====== Source data
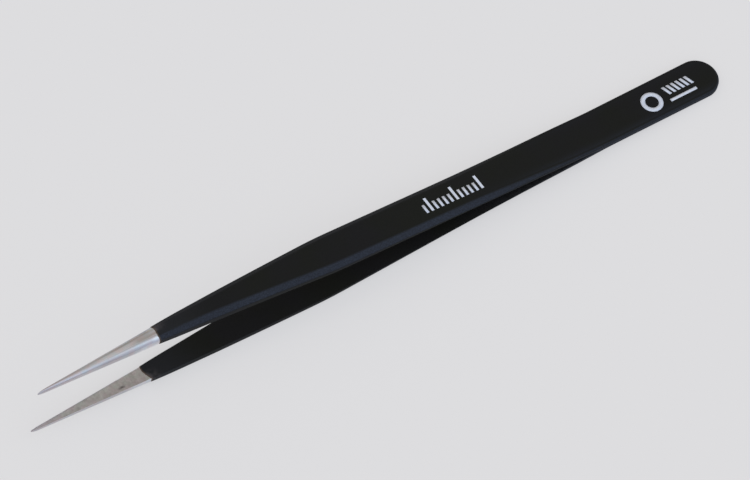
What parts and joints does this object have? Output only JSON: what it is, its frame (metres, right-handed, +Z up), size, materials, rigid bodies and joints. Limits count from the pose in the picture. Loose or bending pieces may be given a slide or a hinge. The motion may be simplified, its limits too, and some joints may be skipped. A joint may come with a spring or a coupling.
{
  "type": "anti-static tweezers",
  "caption": "Straight fine-point anti-static tweezers: slim bevelled steel arms welded at the tail, dipped in a black dissipative coating, with bare ground points.",
  "frame": {"origin": "on the bench plane, under the middle of the tweezers' length and width", "axes": "+X from the welded tail to the points, +Y across the width, +Z up from the bench that the lower arm lies on"},
  "size_m": [0.1402, 0.0074, 0.0142],
  "materials": {
    "steel": "ground stainless steel, satin, ground along the arm",
    "weld": "cast grain of a resistance spot weld, sealed between the arms",
    "coating": "black dissipative epoxy, dipped and baked, low sheen with a fine grain"
  },
  "bodies": {
    "tail": {"upper_tail_leaf": "steel", "lower_tail_leaf": "steel", "weld_nuggets": "weld", "tail_coating": "coating"},
    "upper_arm": {"upper_arm": "steel", "upper_arm_coating": "coating"},
    "lower_arm": {"lower_arm": "steel", "lower_arm_coating": "coating"}
  },
  "joints": [
    {"name": "upper_arm_flex", "type": "hinge", "parent": "tail", "child": "upper_arm", "pos_m": [-0.03203, 0, 0.00338], "axis": [0, 1, 0], "range_deg": [0, 3.02], "stiffness_Nm_per_rad": 0.75},
    {"name": "lower_arm_flex", "type": "hinge", "parent": "tail", "child": "lower_arm", "pos_m": [-0.03196, 0, 0.00204], "axis": [0, -1, 0], "range_deg": [0, 3.02], "stiffness_Nm_per_rad": 0.75}
  ]
}
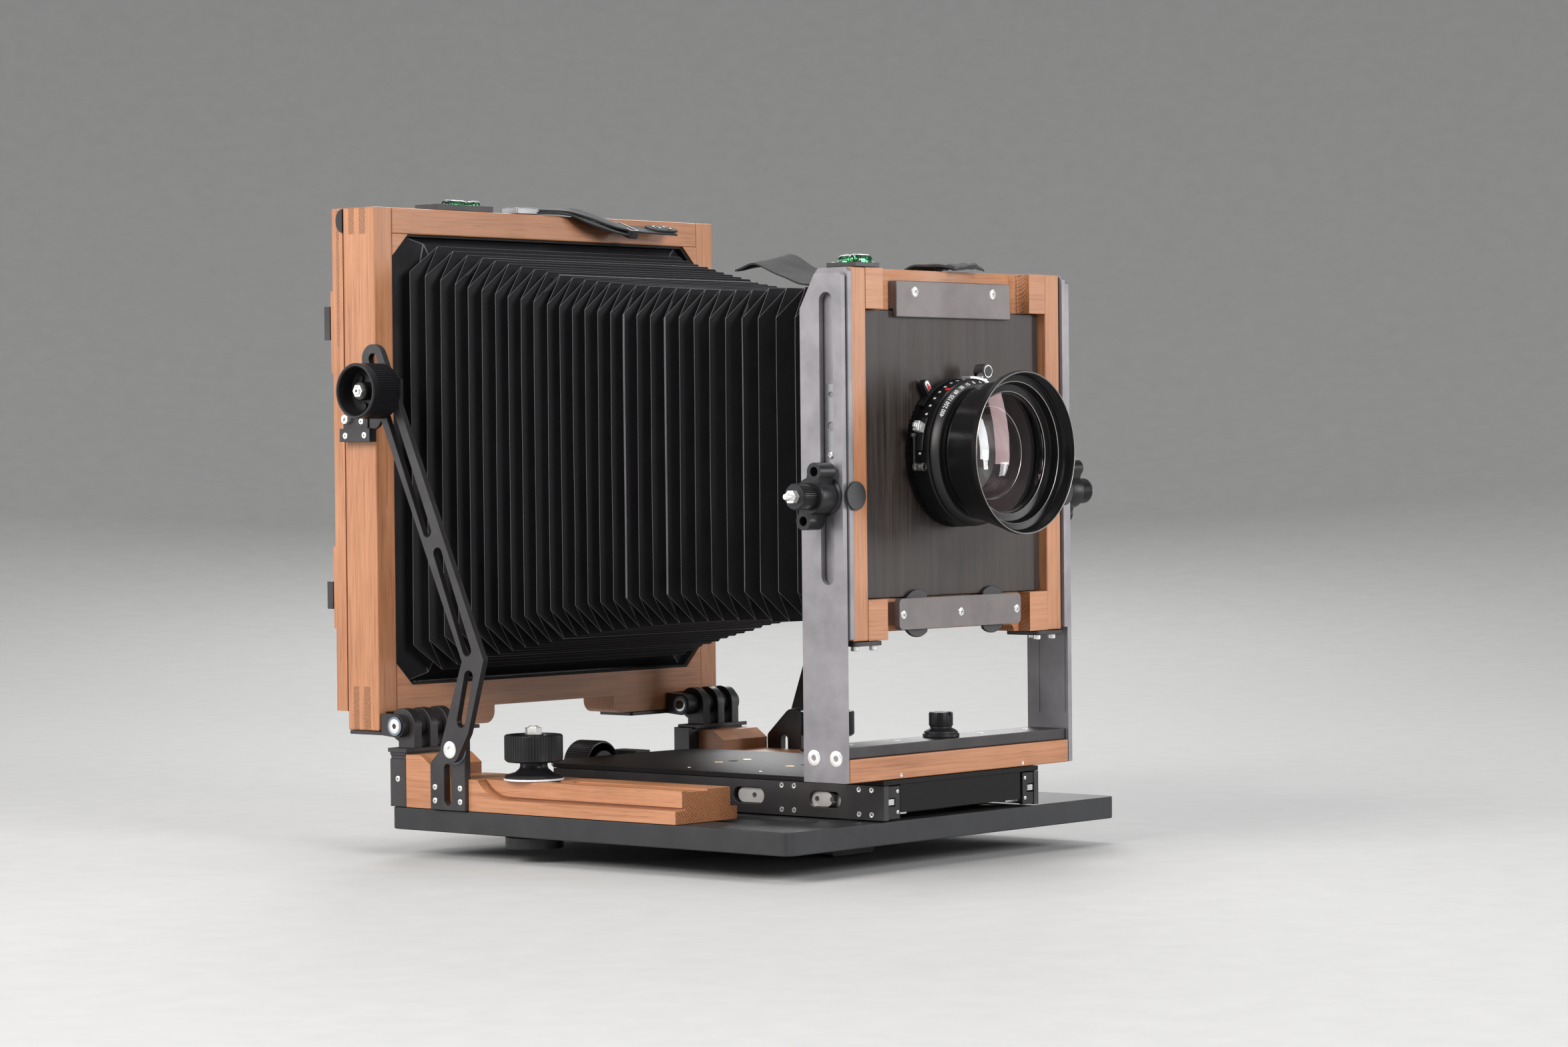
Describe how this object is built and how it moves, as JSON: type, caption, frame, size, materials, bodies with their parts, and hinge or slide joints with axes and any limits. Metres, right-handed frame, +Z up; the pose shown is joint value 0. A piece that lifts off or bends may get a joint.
============
=== What you are asked to do ===
Extract every line from the records above that contains the word "materials".

=== Full solution ===
What parts and joints does this object have? Output only JSON: what it is, its frame (metres, right-handed, +Z up), size, materials, rigid bodies and joints. Limits count from the pose in the picture. Loose or bending pieces may be given a slide or a hinge. The motion may be simplified, its limits too, and some joints may be skipped. A joint may come with a spring or a coupling.
  "materials": {
Describe how this object is built and how it moves, as JSON: type, caption, frame, size, materials, bodies with their parts, and hinge or slide joints with axes and any limits. Metres, right-handed frame, +Z up; the pose shown is joint value 0. A piece that lifts off or bends may get a joint.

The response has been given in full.